### To do
Return every record exactly as written.
+++ Material for the task
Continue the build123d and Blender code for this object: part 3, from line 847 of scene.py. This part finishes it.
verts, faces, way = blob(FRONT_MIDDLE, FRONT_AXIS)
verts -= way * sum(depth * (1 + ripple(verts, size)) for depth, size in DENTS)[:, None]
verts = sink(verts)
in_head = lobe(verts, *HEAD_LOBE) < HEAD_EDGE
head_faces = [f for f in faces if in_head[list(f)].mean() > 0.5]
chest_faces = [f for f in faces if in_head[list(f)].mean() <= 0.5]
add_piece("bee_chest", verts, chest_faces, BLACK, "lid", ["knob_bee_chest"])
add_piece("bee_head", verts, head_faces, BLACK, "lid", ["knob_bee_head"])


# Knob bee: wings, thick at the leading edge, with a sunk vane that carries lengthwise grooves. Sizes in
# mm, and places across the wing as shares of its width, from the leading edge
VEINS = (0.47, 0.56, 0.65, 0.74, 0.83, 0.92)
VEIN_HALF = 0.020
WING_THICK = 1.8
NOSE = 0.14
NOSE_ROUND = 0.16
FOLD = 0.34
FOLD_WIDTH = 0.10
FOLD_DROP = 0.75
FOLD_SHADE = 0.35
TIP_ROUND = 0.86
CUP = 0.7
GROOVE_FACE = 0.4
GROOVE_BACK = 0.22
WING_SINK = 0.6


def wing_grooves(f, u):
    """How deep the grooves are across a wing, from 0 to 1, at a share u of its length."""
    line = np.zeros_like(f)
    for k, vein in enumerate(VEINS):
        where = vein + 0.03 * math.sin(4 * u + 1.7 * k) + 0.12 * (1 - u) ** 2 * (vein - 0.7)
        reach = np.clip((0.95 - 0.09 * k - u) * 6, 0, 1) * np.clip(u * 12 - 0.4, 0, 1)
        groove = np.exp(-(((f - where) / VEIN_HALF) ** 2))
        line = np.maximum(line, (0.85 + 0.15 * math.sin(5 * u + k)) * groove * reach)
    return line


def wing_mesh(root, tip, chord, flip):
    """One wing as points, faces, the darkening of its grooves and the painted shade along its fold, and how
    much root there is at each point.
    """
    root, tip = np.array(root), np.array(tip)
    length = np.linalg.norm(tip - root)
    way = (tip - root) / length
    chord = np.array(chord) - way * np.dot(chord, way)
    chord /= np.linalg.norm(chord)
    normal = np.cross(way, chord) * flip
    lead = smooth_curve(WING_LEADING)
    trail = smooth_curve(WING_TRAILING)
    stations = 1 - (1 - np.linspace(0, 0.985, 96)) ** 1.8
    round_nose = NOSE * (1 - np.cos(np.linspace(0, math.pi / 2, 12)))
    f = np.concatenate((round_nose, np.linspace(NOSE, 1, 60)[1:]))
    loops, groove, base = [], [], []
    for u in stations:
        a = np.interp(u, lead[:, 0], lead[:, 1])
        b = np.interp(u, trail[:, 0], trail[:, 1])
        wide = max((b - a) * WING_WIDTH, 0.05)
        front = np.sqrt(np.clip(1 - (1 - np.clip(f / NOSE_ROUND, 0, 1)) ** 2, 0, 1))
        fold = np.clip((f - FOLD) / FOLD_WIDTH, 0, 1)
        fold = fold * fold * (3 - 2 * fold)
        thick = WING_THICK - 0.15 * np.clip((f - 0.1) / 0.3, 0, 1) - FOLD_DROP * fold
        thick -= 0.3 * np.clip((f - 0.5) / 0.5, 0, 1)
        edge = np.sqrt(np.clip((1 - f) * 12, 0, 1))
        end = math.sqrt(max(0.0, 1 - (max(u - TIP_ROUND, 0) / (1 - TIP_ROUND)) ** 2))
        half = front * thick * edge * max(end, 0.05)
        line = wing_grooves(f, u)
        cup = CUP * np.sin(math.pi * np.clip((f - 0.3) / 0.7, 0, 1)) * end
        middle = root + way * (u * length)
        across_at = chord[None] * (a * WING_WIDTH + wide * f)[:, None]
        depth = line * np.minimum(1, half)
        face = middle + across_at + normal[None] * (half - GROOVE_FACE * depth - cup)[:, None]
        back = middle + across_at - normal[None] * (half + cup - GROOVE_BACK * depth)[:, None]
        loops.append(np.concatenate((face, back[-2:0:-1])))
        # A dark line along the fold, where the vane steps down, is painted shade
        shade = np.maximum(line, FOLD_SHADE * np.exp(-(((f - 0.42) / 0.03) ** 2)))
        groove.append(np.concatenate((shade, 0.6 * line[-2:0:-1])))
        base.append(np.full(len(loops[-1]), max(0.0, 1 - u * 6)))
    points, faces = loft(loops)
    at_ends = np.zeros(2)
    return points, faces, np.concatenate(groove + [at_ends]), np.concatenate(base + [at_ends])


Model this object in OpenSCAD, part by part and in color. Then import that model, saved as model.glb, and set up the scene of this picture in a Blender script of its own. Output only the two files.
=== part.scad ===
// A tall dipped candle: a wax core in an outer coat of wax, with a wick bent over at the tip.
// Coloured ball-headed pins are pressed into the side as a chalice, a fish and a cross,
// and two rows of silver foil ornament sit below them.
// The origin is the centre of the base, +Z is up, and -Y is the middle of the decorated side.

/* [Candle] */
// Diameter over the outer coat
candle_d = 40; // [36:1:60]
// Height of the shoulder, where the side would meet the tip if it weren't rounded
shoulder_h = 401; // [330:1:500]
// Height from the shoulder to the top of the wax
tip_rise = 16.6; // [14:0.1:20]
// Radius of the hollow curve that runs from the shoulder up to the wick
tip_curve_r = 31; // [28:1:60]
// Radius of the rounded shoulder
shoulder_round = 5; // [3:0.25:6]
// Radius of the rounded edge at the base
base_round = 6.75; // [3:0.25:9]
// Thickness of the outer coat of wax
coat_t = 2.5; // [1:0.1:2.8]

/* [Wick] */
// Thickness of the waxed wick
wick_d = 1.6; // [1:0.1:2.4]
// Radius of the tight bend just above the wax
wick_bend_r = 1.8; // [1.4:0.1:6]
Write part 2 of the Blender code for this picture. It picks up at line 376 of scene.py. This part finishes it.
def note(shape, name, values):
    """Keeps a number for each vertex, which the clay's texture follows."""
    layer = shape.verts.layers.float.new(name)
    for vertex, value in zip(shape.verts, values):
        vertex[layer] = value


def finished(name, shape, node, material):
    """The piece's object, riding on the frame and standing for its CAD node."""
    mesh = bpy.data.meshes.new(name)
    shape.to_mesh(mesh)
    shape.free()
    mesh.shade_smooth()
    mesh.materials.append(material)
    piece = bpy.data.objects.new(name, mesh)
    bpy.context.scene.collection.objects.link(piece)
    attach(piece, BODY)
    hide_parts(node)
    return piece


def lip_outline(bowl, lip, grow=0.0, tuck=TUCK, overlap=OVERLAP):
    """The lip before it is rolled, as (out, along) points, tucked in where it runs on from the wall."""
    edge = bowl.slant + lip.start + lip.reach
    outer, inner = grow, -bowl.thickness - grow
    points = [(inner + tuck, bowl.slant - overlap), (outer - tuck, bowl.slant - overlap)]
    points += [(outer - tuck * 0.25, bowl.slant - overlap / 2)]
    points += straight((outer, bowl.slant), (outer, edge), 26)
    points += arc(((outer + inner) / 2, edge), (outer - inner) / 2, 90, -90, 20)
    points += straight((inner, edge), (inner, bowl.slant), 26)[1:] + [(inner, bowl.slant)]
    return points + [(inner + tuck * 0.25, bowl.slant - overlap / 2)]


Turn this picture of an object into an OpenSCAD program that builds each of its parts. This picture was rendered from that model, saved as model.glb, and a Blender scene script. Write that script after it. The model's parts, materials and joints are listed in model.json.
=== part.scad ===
++++++
### The solution
Continue the build123d and Blender code for this object: part 3, from line 847 of scene.py. This part finishes it.
verts, faces, way = blob(FRONT_MIDDLE, FRONT_AXIS)
verts -= way * sum(depth * (1 + ripple(verts, size)) for depth, size in DENTS)[:, None]
verts = sink(verts)
in_head = lobe(verts, *HEAD_LOBE) < HEAD_EDGE
head_faces = [f for f in faces if in_head[list(f)].mean() > 0.5]
chest_faces = [f for f in faces if in_head[list(f)].mean() <= 0.5]
add_piece("bee_chest", verts, chest_faces, BLACK, "lid", ["knob_bee_chest"])
add_piece("bee_head", verts, head_faces, BLACK, "lid", ["knob_bee_head"])


# Knob bee: wings, thick at the leading edge, with a sunk vane that carries lengthwise grooves. Sizes in
# mm, and places across the wing as shares of its width, from the leading edge
VEINS = (0.47, 0.56, 0.65, 0.74, 0.83, 0.92)
VEIN_HALF = 0.020
WING_THICK = 1.8
NOSE = 0.14
NOSE_ROUND = 0.16
FOLD = 0.34
FOLD_WIDTH = 0.10
FOLD_DROP = 0.75
FOLD_SHADE = 0.35
TIP_ROUND = 0.86
CUP = 0.7
GROOVE_FACE = 0.4
GROOVE_BACK = 0.22
WING_SINK = 0.6


def wing_grooves(f, u):
    """How deep the grooves are across a wing, from 0 to 1, at a share u of its length."""
    line = np.zeros_like(f)
    for k, vein in enumerate(VEINS):
        where = vein + 0.03 * math.sin(4 * u + 1.7 * k) + 0.12 * (1 - u) ** 2 * (vein - 0.7)
        reach = np.clip((0.95 - 0.09 * k - u) * 6, 0, 1) * np.clip(u * 12 - 0.4, 0, 1)
        groove = np.exp(-(((f - where) / VEIN_HALF) ** 2))
        line = np.maximum(line, (0.85 + 0.15 * math.sin(5 * u + k)) * groove * reach)
    return line


def wing_mesh(root, tip, chord, flip):
    """One wing as points, faces, the darkening of its grooves and the painted shade along its fold, and how
    much root there is at each point.
    """
    root, tip = np.array(root), np.array(tip)
    length = np.linalg.norm(tip - root)
    way = (tip - root) / length
    chord = np.array(chord) - way * np.dot(chord, way)
    chord /= np.linalg.norm(chord)
    normal = np.cross(way, chord) * flip
    lead = smooth_curve(WING_LEADING)
    trail = smooth_curve(WING_TRAILING)
    stations = 1 - (1 - np.linspace(0, 0.985, 96)) ** 1.8
    round_nose = NOSE * (1 - np.cos(np.linspace(0, math.pi / 2, 12)))
    f = np.concatenate((round_nose, np.linspace(NOSE, 1, 60)[1:]))
    loops, groove, base = [], [], []
    for u in stations:
        a = np.interp(u, lead[:, 0], lead[:, 1])
        b = np.interp(u, trail[:, 0], trail[:, 1])
        wide = max((b - a) * WING_WIDTH, 0.05)
        front = np.sqrt(np.clip(1 - (1 - np.clip(f / NOSE_ROUND, 0, 1)) ** 2, 0, 1))
        fold = np.clip((f - FOLD) / FOLD_WIDTH, 0, 1)
        fold = fold * fold * (3 - 2 * fold)
        thick = WING_THICK - 0.15 * np.clip((f - 0.1) / 0.3, 0, 1) - FOLD_DROP * fold
        thick -= 0.3 * np.clip((f - 0.5) / 0.5, 0, 1)
        edge = np.sqrt(np.clip((1 - f) * 12, 0, 1))
        end = math.sqrt(max(0.0, 1 - (max(u - TIP_ROUND, 0) / (1 - TIP_ROUND)) ** 2))
        half = front * thick * edge * max(end, 0.05)
        line = wing_grooves(f, u)
        cup = CUP * np.sin(math.pi * np.clip((f - 0.3) / 0.7, 0, 1)) * end
        middle = root + way * (u * length)
        across_at = chord[None] * (a * WING_WIDTH + wide * f)[:, None]
        depth = line * np.minimum(1, half)
        face = middle + across_at + normal[None] * (half - GROOVE_FACE * depth - cup)[:, None]
        back = middle + across_at - normal[None] * (half + cup - GROOVE_BACK * depth)[:, None]
        loops.append(np.concatenate((face, back[-2:0:-1])))
        # A dark line along the fold, where the vane steps down, is painted shade
        shade = np.maximum(line, FOLD_SHADE * np.exp(-(((f - 0.42) / 0.03) ** 2)))
        groove.append(np.concatenate((shade, 0.6 * line[-2:0:-1])))
        base.append(np.full(len(loops[-1]), max(0.0, 1 - u * 6)))
    points, faces = loft(loops)
    at_ends = np.zeros(2)
    return points, faces, np.concatenate(groove + [at_ends]), np.concatenate(base + [at_ends])


Model this object in OpenSCAD, part by part and in color. Then import that model, saved as model.glb, and set up the scene of this picture in a Blender script of its own. Output only the two files.
=== part.scad ===
// A tall dipped candle: a wax core in an outer coat of wax, with a wick bent over at the tip.
// Coloured ball-headed pins are pressed into the side as a chalice, a fish and a cross,
// and two rows of silver foil ornament sit below them.
// The origin is the centre of the base, +Z is up, and -Y is the middle of the decorated side.

/* [Candle] */
// Diameter over the outer coat
candle_d = 40; // [36:1:60]
// Height of the shoulder, where the side would meet the tip if it weren't rounded
shoulder_h = 401; // [330:1:500]
// Height from the shoulder to the top of the wax
tip_rise = 16.6; // [14:0.1:20]
// Radius of the hollow curve that runs from the shoulder up to the wick
tip_curve_r = 31; // [28:1:60]
// Radius of the rounded shoulder
shoulder_round = 5; // [3:0.25:6]
// Radius of the rounded edge at the base
base_round = 6.75; // [3:0.25:9]
// Thickness of the outer coat of wax
coat_t = 2.5; // [1:0.1:2.8]

/* [Wick] */
// Thickness of the waxed wick
wick_d = 1.6; // [1:0.1:2.4]
// Radius of the tight bend just above the wax
wick_bend_r = 1.8; // [1.4:0.1:6]
Write part 2 of the Blender code for this picture. It picks up at line 376 of scene.py. This part finishes it.
def note(shape, name, values):
    """Keeps a number for each vertex, which the clay's texture follows."""
    layer = shape.verts.layers.float.new(name)
    for vertex, value in zip(shape.verts, values):
        vertex[layer] = value


def finished(name, shape, node, material):
    """The piece's object, riding on the frame and standing for its CAD node."""
    mesh = bpy.data.meshes.new(name)
    shape.to_mesh(mesh)
    shape.free()
    mesh.shade_smooth()
    mesh.materials.append(material)
    piece = bpy.data.objects.new(name, mesh)
    bpy.context.scene.collection.objects.link(piece)
    attach(piece, BODY)
    hide_parts(node)
    return piece


def lip_outline(bowl, lip, grow=0.0, tuck=TUCK, overlap=OVERLAP):
    """The lip before it is rolled, as (out, along) points, tucked in where it runs on from the wall."""
    edge = bowl.slant + lip.start + lip.reach
    outer, inner = grow, -bowl.thickness - grow
    points = [(inner + tuck, bowl.slant - overlap), (outer - tuck, bowl.slant - overlap)]
    points += [(outer - tuck * 0.25, bowl.slant - overlap / 2)]
    points += straight((outer, bowl.slant), (outer, edge), 26)
    points += arc(((outer + inner) / 2, edge), (outer - inner) / 2, 90, -90, 20)
    points += straight((inner, edge), (inner, bowl.slant), 26)[1:] + [(inner, bowl.slant)]
    return points + [(inner + tuck * 0.25, bowl.slant - overlap / 2)]


Turn this picture of an object into an OpenSCAD program that builds each of its parts. This picture was rendered from that model, saved as model.glb, and a Blender scene script. Write that script after it. The model's parts, materials and joints are listed in model.json.
=== part.scad ===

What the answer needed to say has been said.